Why would you eat weed..i like mine wrapped in paper...


----------



## EmptyWords (Jul 31, 2010)

DSB65 said:


> Why would you eat weed..i like mine wrapped in paper...


 well when i was young i had a ton of weed all the time so even eating it wasnt a waste. where i grew up it was all growers and i would get up to a quarter a day for free. i only ate weed at night when i couldnt go outside and didnt want my parents knowing what i was doing.


----------



## skiweeds (Aug 4, 2010)

i will try and get the article later today for anyone interested


----------



## mygirls (Aug 4, 2010)

skiweeds said:


> DONT DO IT! i remember i tried eating weed raw before and it gave me a very upset stomach. i didnt puke but felt like i was close to it. i havent tried it since and thought its just possible i ate a bad bud or something or could have been a coincidence and i just happen to have an upset stomach at the same time from something else. then yesterday i stumbled upon a high times article. they said to never eat weed raw. it basically has these like hairs or fibers(not the hairs that come out of the pistols obviously) that will irritate your stomach. i just told this to a friend who recently harvested and he says so thats why i been getting sick. guess he was eating some of his leaf raw LOL. anyone got any other info?

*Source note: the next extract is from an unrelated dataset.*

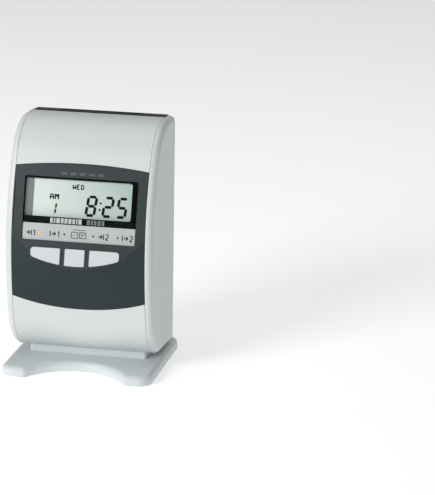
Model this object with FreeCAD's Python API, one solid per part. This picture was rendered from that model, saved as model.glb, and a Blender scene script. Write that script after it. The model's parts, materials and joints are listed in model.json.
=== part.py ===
import FreeCAD, Part
import math
import os

from FreeCAD import Vector

# Punch time clock on its stand. Millimetres, +Z up, origin at the centre of the footprint.
# The front faces -Y and the card drops into the slot at the rear of the top.

# overall sizes
body_width = 150.0
body_height = 231.7
body_depth = 95.5
body_lean = 4.0
body_setback = 14.5
stand_depth = 130.0
stand_side_reach = 1.75

# stand
foot_height = 0.8
foot_radius = 7.0
foot_inset = 15.0
stand_thickness = 10.5
stand_corner = 14.0
stand_edge_round = 5.0
stand_wall = 2.6
stand_rim = 4.0
arc_depth = 28.5
arc_half_span = 51.0
toe_round = 6.0
neck_height = 6.7
neck_side_inset = 14.5
neck_front_setback = 38.0
neck_rear_setback = 10.0
neck_corner = 2.5

# body profile
wall = 2.5
bulge_height = 101.5
lean_angle = 25.3
shoulder_radius = 50.6
lower_angle = 12.0
lower_radius = 311.0
chin_radius = 51.8
rear_top_radius = 7.0
rear_bottom_radius = 7.0
toe_radius = 8.0
edge_radius = 6.4
cheek_width = 7.0
cheek_depth = 7.0
seam = 0.35

# front cover
hinge_pin_radius = 2.0
hinge_pin_reach = 8.0
barrel_radius = 4.7
cover_rear_gap = 0.5
rail_width = 4.5
rail_depth = 4.0
rail_overlap = 2.0
rail_side_gap = 0.4
hook_width = 10.0
hook_length = 7.0
hook_thickness = 1.8

# control panel, heights above the underside of the body
panel_skin = 2.4
panel_low = 58.4
panel_high = 188.2
panel_low_sag = 10.2
panel_high_rise = 4.2
facet_height = 116.5
facet_sink = -0.4
belly_crown = 6.5
belly_low = 48.2
belly_high = 140.0

# window group, measured across and up the sloping facet
lamp_places = (-38.0, -14.3, 15.0, 39.8)
lamp_radius = 1.0
window_width = 115.0
window_height = 63.0
window_base = 0.6
window_corner = 2.5
window_play = 0.2
lens_thickness = 1.6
mask_thickness = 0.8
strip_height = 16.2
strip_margin = 0.8
strip_thickness = 0.4
mask_left_border = 8.0
mask_right_border = 5.9
display_low = 24.4
display_high = 61.4
display_sink = 6.5
display_thickness = 2.6
holder_flange = 3.0
holder_foot = 0.8
holder_side_lead = 7.0
board_thickness = 1.6
board_below = 28.0

# push buttons
button_play = 0.35
button_rise = 1.8
button_skirt = 2.0
button_centre = -1.8
button_reach = 45.0
button_high = -6.2
button_low = -23.2
button_arc = 130.0
button_gap = 4.8
button_mid_width = 20.2
button_corner = 3.4
stem_radius = 2.5
switch_height = 2.5
switch_size = 6.0
switch_gap = 1.1

# card path
card_width = 85.5
card_play = 0.6
slot_width = 6.0
trim_lip = 1.2
trim_proud = 0.6
trim_height = 9.0
trim_setback = 4.5
guide_sheet = 1.2
guide_rail = 4.0
guide_floor = 2.0

# mechanism
chassis_sheet = 1.5
chassis_half = 58.0
chassis_reach = 54.0
chassis_drop_low = 168.0
chassis_drop_high = 41.0
running_play = 0.05
roller_drop = 62.0
roller_radius = 7.0
roller_width = 12.0
roller_spread = 26.0
roller_shaft = 2.5
pinch_radius = 2.6
pinch_shaft_radius = 1.2
card_gap = 0.3
bush_wall = 1.5
bush_length = 3.5
gear_module = 1.0
gear_width = 5.0
gear_gap = 2.0
roller_teeth = 22
idler_teeth = 30
pinion_teeth = 12
rack_pinion_teeth = 10
gear_backlash = 0.3
gear_post_radius = 2.0
motor_radius = 11.0
motor_length = 26.0
motor_shaft_radius = 1.2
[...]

why, i pick it right off the plant and eat it with no problems


----------



## dankillerbs (Aug 4, 2010)

Eating it straight would be very wastefull... The amount needed to get a buzz from just eating it straight would be like 20x the amount needed if you cooked it into butter first and made brownies, and like 30x the amount needed if you were to dry, cure, and smoke it... sure it may be possible to get high if you ate a shitload, but why the hell would you? Wastefull indeed....


----------



## mygirls (Aug 5, 2010)

dankillerbs said:


> Eating it straight would be very wastefull... The amount needed to get a buzz from just eating it straight would be like 20x the amount needed if you cooked it into butter first and made brownies, and like 30x the amount needed if you were to dry, cure, and smoke it... sure it may be possible to get high if you ate a shitload, but why the hell would you? Wastefull indeed....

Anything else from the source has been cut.